Il tranello si rivelò in tutta la sua meschinità nelle ore successive. Il tg sarebbe andato in onda al termine di una lunga diretta dedicata al bel canto. “Magliano ti amo” (questo il titolo della kermesse lirica) determinò un fuso orario di circa due ore sui miei programmi. Senza alcun preavviso. L’ansia cresceva minuto dopo minuto, insieme alla rabbia scaturita dall’inganno. All’1.35 la sigla mi accompagnò verso il primo telegiornale notturno, con picchi di auditel che, considerato l’orario, la stagione, e lo spettacolo pirotecnico in onore dei santi patroni, sfioravano il 5%.

«Con la conduzione del tg sei in una botte di ferro» ripeteva Giulio, con aria rassicurante. Era il mio compagno di sventure professionali, di andate e ritorni da Lecce a Brindisi. Telecamera in spalla e spirito di servizio, mai sfociato però nel coraggio del reporter d’assalto. Per questo si guadagnò l’appellativo di “Cuor di leone”, nella fattispecie quando, pizzicato da un losco figuro durante le riprese della scena del crimine, addossò la colpa alla giornalista che lo affiancava. «Che ci fai qui?  getta la telecamera» urlò l’incredibile Hulk. «Ho solo eseguito i suoi ordini» replicò intimorito Giulio, puntando il dito contro la collega mentre sgattaiolava in macchina pronto a fuggire dal peggiore dei suoi incubi. Tornarono in redazione intatti, senza nemmeno un graffio. «Mai più, mai più, io sono un regista» cantilenava Giulio.  
A differenza del temerario Commissario Locisto, Cuor di Leone preferiva stare alla larga da situazioni pericolose e potenzialmente dolorose. La sua vita era di per sé movimentata, a causa delle vicissitudini amorose che lo portavano non di rado su curve insidiose. Nel confessionale a quattro ruote, Giulio si confidava e chiedeva consigli. In alcune occasioni riuscivo a confezionare risposte sensate, rapite dal vento, altre volte rimanevo in silenzio mentre si sfogava con lunghi assoli esistenziali. “Giuliò, c’est la vie” chiosavo in francese, prima di esplodere in una fragorosa risata.
Il francese e il dialetto salentino servivano ad ammazzare i tempi morti imposti dai tragitti lavorativi e ad esorcizzare i malesseri interiori. I dialoghi improvvisati en français si alternavano alle canzoni di Biagio Antonacci reintepretate in vernacolo. Strategie di sopravvivenza, che hanno cementato una sincera amicizia.

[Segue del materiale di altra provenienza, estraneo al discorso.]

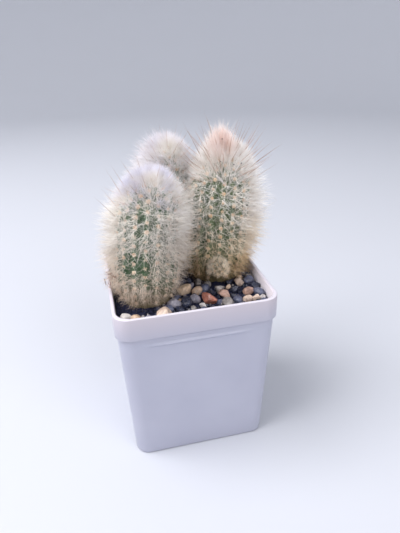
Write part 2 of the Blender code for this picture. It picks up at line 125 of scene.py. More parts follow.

Il mondo della televisione è popolato da singolari personaggi. E’ come vivere nei panni di Alice nel Paese delle Meraviglie. Il Bianconiglio, nel mio universo mediatico, era rappresentato da “Lepre”, l’operatore televisivo più “rapido” del mondo. Calma e lentezza le sue doti principali, insieme al senso di protezione che solo un buon padre riesce a trasmettere. Piansi il giorno in cui andò via. Per lui si chiusero le porte della televisione e si aprirono quelle dell’azienda di famiglia. Più grate e sicure. 
Piansi poche ore prima, il giorno in cui il “Buon Manina” ci lasciò per sempre, una notte di settembre, dopo un tragico incidente stradale.